How to Pick a Mutual Fund?

By Amit Rupani

In the United States, there were 9,599 mutual funds in 2018, managing assets worth approximately 20 trillion dollars. These 9,599 mutual funds include debt, equity, and other asset class mutual funds. Today, a DIY mutual fund investor will have to scan through thousands of mutual fund prospectus to create a well diversified portfolio of mutual funds. Also, it is like a maze hunt to dissect through opaque disclosures and financial jargons of mutual fund companies.

My goal of this article is to help a DIY mutual investor, who is willing to invest some time and effort to ensure that their hard earned savings is entrusted to right people to invest their money. Below are some of the important factors that I would look for before investing my money in a mutual fund:

Cost: Invest in “direct mutual funds". This means to buy mutual funds directly through the investment companies that offer and manage your money and to cut the middleman (distributors and brokers). Most of your investment dollar goes into the fund and right to work for you. Investing in direct mutual funds would save approximately 0.50 percent every year on your total cost of owning the mutual fund. An investment of $100,000 in direct mutual fund giving 9 percent annual return for 30 year horizon would grow to $1,326,768. Whereas, same investment in regular mutual fund would grow to $1,155,825. It is a whopping difference of $170,943!

Skin-in-the-game: The managers of the mutual fund should put significant personal dollars on the line alongside yours. If they don't invest money in their own fund, why should you? With mutual fund managers investing side by side with other investors, everyone's interests are fully aligned. Everyone is eating from the same cooking.

Low Turnover Rate: Every time mutual fund manger makes buy and sell transactions, it incurs transaction costs. All these costs add up very fast and the investor is paying for it. The annual turnover rate is shared in the annual report of the fund. Look for funds with low turnover rate, typically 25 percent or less. 100 percent is average for most of the mutual funds. Low turnover means mutual fund manager is confident of their investment picks and is invested with long-term orientation and not there to play the momentum game.

Long term track-record: Don't be swayed by chasing mutual funds which have generated good returns in last 1-2 years. Its good consistent returns over long term horizon; preferably 10 plus years that matters. Even best of the mutual funds will underperform during some point of market cycles. As long as their long-term track-record to beat S&P 500 is intact, one should be fine.

S&P 500 index as benchmark: S&P 500 is considered best diversified index of top 500 businesses of the US. Look for mutual fund that has S&P 500 or any other broader market index as its benchmark. It's beating the market (S&P 500) that matters to the investor. There is no point in buying 10 different mutual funds of 10 different sectors and industries for proper diversification. Let the manger use their expertise to pick any businesses that they think are available at attractive price given current uncertainties. Pick appropriate broader benchmark for debt or other asset classes.

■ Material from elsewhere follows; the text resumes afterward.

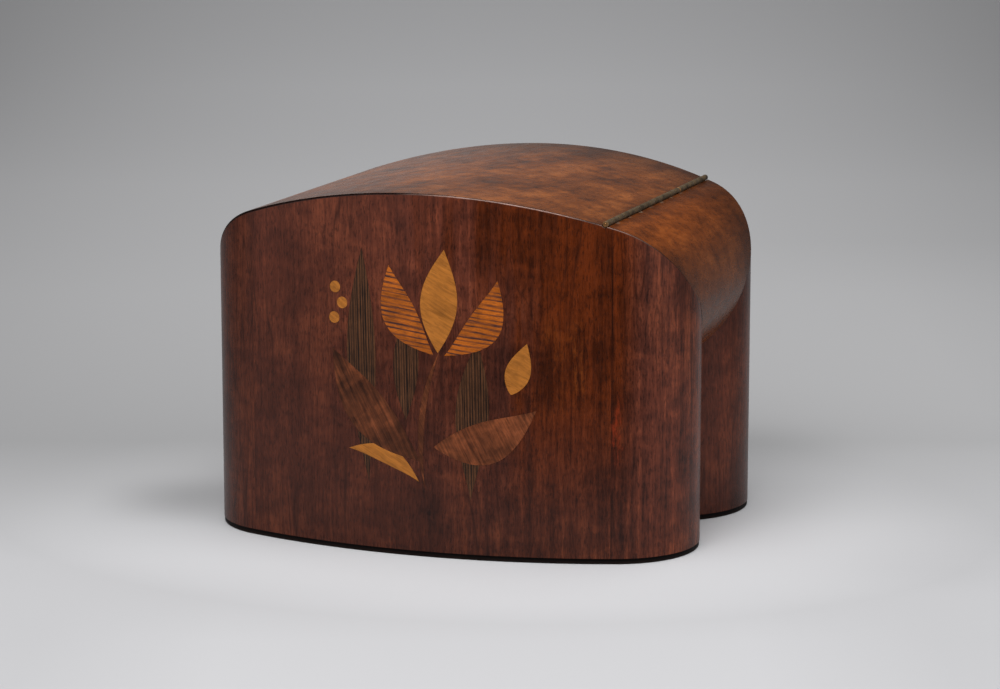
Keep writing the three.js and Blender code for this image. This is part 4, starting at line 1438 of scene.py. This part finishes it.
# Lamps of the studio: place, target, width, height and power.
LAMPS = {
    "top_light": ((0.08, -0.1, 1.5), (0.05, 0.0, 0.2), 1.2, 1.2, 12.0),
    "front_light": ((0.15, -1.55, 1.8), (0.0, 0.0, 0.1), 1.2, 1.0, 15.0),
    "left_light": ((-0.52, -0.67, 0.33), (-0.05, -0.05, 0.12), 0.75, 0.6, 0.45),
    "right_light": ((0.88, -0.24, 0.33), (0.1, 0.0, 0.12), 0.6, 0.6, 0.6),
}
AZIMUTH, ELEVATION, DISTANCE = math.radians(19.0), math.radians(10.59), 2.006
FLOOR_RADIUS = 14.0
# How much paler than its far colour the floor is at distances behind the box: a painted falloff of light.
FAR_FLOOR = ((0.2, 1.0), (0.8, 1.4), (1.5, 1.72), (2.5, 1.9), (4.0, 1.8))


def seen_from_camera(place):
    """How far a place lies behind the middle of the box and across to the right, as the camera sees it."""
    behind, across = (-math.sin(AZIMUTH), math.cos(AZIMUTH), 0.0), (math.cos(AZIMUTH), math.sin(AZIMUTH), 0.0)
    return place.dot(behind), place.dot(across)


class BOX_OT_studio(bpy.types.Operator):
    """Make the floor, the lamps and the camera."""

    bl_idname = "inlaid_box.studio"
    bl_label = "Studio"

    def execute(self, context):
        scene = context.scene
        ring = circle(0, 0, FLOOR_RADIUS, steps=64)
        mesh = bpy.data.meshes.new("floor")
        mesh.from_pydata([(x, y, 0.0) for x, y in ring], [], [tuple(range(len(ring)))])
        floor = bpy.data.objects.new("floor", mesh)
        scene.collection.objects.link(floor)
        coated(floor, [self.floor_material(linear(scene.box_colours.floor_near), linear(scene.box_colours.floor_far))])
        self.world(scene)
        for name, values in LAMPS.items():
            self.lamp(name, *values)
        self.camera(scene)
        return {"FINISHED"}

    @staticmethod
    def floor_material(near, far):
        """Pale floor that falls off behind the box, along the line of sight of the photograph, and darker to the sides:
        a painted falloff of light.
        For camera rays it is painted a little paler round the foot of the box, where the box would shade it, with
        painted shade and light beside the box; polish mirrors it dimly."""
        material, board, shader = fresh_material("pale_floor")
        place = board.place()
        behind, across = seen_from_camera(place)
        low, high = -0.5, 4.5
        stops = [(-0.13, near)] + [(at, lifted(far, factor)) for at, factor in FAR_FLOOR]
        shade = board.ramp(behind.span(low, high), [((at - low) / (high - low), shade) for at, shade in stops])
        camera_behind, darkest, falls_off = 2.0, -0.4, (-0.4, 2.5)
        aside = across / (behind + camera_behind)
        # Painted shade, darker to the sides.
        vignette = aside * aside * behind.span(*falls_off, 0.0, -13.0)
        shade = board.tinted(shade, vignette.math("MAXIMUM", darkest) + 1.0)
        from_box = place * (1 / CAD_HIGH.x, 1 / CAD_HIGH.y, 0.0)
        from_box = board.add("ShaderNodeVectorMath", from_box, operation="LENGTH")["Value"]
        by_box, to_back = (1.0, 2.1), (-0.1, 0.06)
        # Painted light round the foot of the box, filling the box's own shadow on the floor.
        foot = from_box.span(*by_box) * behind.span(*to_back, -0.45, -0.16) + behind.span(*to_back, 1.45, 1.16)
        # Painted shadow left of the box, painted light right of it, painted shade near and behind it on the right, and
        # painted light and shade in the foreground.
        painted_shade_left = across.spot(-0.19, 0.07) * behind.spot(0.03, 0.082) * 0.27
        painted_light_right = across.span(0.1, 0.35) * behind.span(1.1, 0.3, 0.0, 0.2) * behind.span(-0.06, 0.16)
        painted_shade_near = across.spot(0.22, 0.13) * behind.spot(-0.125, 0.09) * -0.09
        painted_shade_far = across.spot(0.183, 0.08) * behind.spot(0.19, 0.1) * -0.1
        foreground = behind.span(-0.2, -0.3) * abs(across).span(0.14, 0.24, 0.075, -0.02)
        paler = foot - painted_shade_left + painted_light_right + painted_shade_near + painted_shade_far + foreground - 1.0
        rays = board.add("ShaderNodeLightPath")
        shade = board.tinted(shade, paler * rays["Is Camera Ray"] + 1.0)
        glossy, mirrored_less, in_front, unlit = rays["Is Glossy Ray"], -0.28, (-0.22, -0.52), (0.05, 0.05, 0.05, 1.0)
        shade = board.tinted(shade, glossy * mirrored_less + 1.0)
        shade = board.mix(behind.span(*in_front) * glossy, shade, unlit)
        surfaced(board, shader, shade, 0.75, specular=0.2)
        return material

    @staticmethod
    def world(scene):
        """Even soft light from all round. Polish mirrors a pale backdrop low down behind the box and a dark room."""
        world = bpy.data.worlds.new("studio")
        scene.world = world
        world.use_nodes = True
        world.node_tree.nodes.clear()
        board = Board(world.node_tree)
        way = board.add("ShaderNodeTexCoord")["Generated"]
        behind, across = seen_from_camera(way)
        height = board.add("ShaderNodeSeparateXYZ", way)[2]
        upper, lower, sides, turning = (0.08, 0.30), (0.07, 0.0), (0.12, 0.6), (-0.1, 0.4)
        backdrop = height.span(*upper, 0.36, 0.02) + height.span(*lower, 0.0, 0.25)
        backdrop = backdrop * abs(across).span(*sides, 1.0, 0.2)
        dark_room, ambient, white = 0.03, 0.45, (1.0, 1.0, 1.01, 1.0)
        glossy = board.add("ShaderNodeLightPath")["Is Glossy Ray"]
        seen = behind.span(*turning, dark_room, backdrop)
        sky = board.add("ShaderNodeBackground", white, glossy * seen + (glossy * -1.0 + 1.0) * ambient)
        board.add("ShaderNodeOutputWorld", sky[0])

    @staticmethod
    def lamp(name, place, target, width, height, power):
        """A soft rectangular lamp that points at a target."""
        data = bpy.data.lights.new(name, "AREA")
        data.shape = "RECTANGLE"
        data.size, data.size_y = width, height
        data.energy = power
        lamp = bpy.data.objects.new(name, data)
        lamp.location = place
        lamp.rotation_euler = (Vector(target) - Vector(place)).to_track_quat("-Z", "Y").to_euler()
        bpy.context.scene.collection.objects.link(lamp)

    @staticmethod
    def camera(scene):
        """The camera at the photograph's place."""
        target, lens, sensor = Vector((0.00745, 0.0, 0.1054)), 116.94, 36.0
        back = Vector((math.sin(AZIMUTH) * math.cos(ELEVATION), -math.cos(AZIMUTH) * math.cos(ELEVATION),
                       math.sin(ELEVATION)))
        data = bpy.data.cameras.new("camera")
        data.lens, data.sensor_width = lens, sensor
        camera = bpy.data.objects.new("camera", data)
        camera.location = target + back * DISTANCE
        camera.rotation_euler = (-back).to_track_quat("-Z", "Y").to_euler()
        scene.collection.objects.link(camera)
        scene.camera = camera
        scene.view_settings.view_transform = "Standard"


class BOX_PT_panel(bpy.types.Panel):
    """The steps of building the box, with its sizes and colours."""

    bl_label = "Inlaid Box"
    bl_idname = "BOX_PT_panel"
    bl_space_type = "VIEW_3D"
    bl_region_type = "UI"
    bl_category = "Inlaid Box"

    def draw(self, context):
        for step in STEPS:
            self.layout.operator(step.bl_idname)
        for settings in (context.scene.box_sizes, context.scene.hinge_sizes, context.scene.box_colours):
            column = self.layout.column()
            for name in settings.bl_rna.properties.keys():
                if name not in ("rna_type", "name"):
                    column.prop(settings, name)


STEPS = (BOX_OT_studio, BOX_OT_case, BOX_OT_front, BOX_OT_top, BOX_OT_hinge, BOX_OT_inside)
SETTINGS = {"box_sizes": BoxSizes, "hinge_sizes": HingeSizes, "box_colours": BoxColours}


def register():
    for item in (*SETTINGS.values(), *STEPS, BOX_PT_panel):
        bpy.utils.register_class(item)
    for name, settings in SETTINGS.items():
        setattr(bpy.types.Scene, name, PointerProperty(type=settings))


def unregister():
    for name in SETTINGS:
        delattr(bpy.types.Scene, name)
    for item in (BOX_PT_panel, *reversed(STEPS), *reversed(tuple(SETTINGS.values()))):
        bpy.utils.unregister_class(item)


def main():
    """Builds everything in order."""
    register()
    for step in STEPS:
        group, name = step.bl_idname.split(".")
        getattr(getattr(bpy.ops, group), name)()
    kit("stock")[0].clear()


if __name__ == "__main__":
    main()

Experienced Manger: Financial markets run in cycles. These cycles can be longer than a decade some times. It's good to have mutual fund manager who has experienced at least couple of cycles and has seen both bull and bear runs in the market. An investor can count on experienced manager to learn from their experience and not repeat any previous mistakes. “There are old investors, and there are bold investors, but there are no old bold investors." – Howard Marks.

Close fund doors at right time: The biggest reason why a mutual fund company will decide to close its fund's doors is that the fund's strategy is being threatened by the fund's increasing size. Many new investors pour new funds when fund has performed well. According to Jack Bogle, legendary founder of Vanguard, a one billion dollar fund could expect to find as many as 2500 stocks of sufficient size to accommodate a meaningful investment. However, for a ten billion dollar fund, the universe shrinks to as few as 250 stocks. So look for rationale mangers who understand their limitations very well and are not after increasing AUM (assets under management) to garner more fees.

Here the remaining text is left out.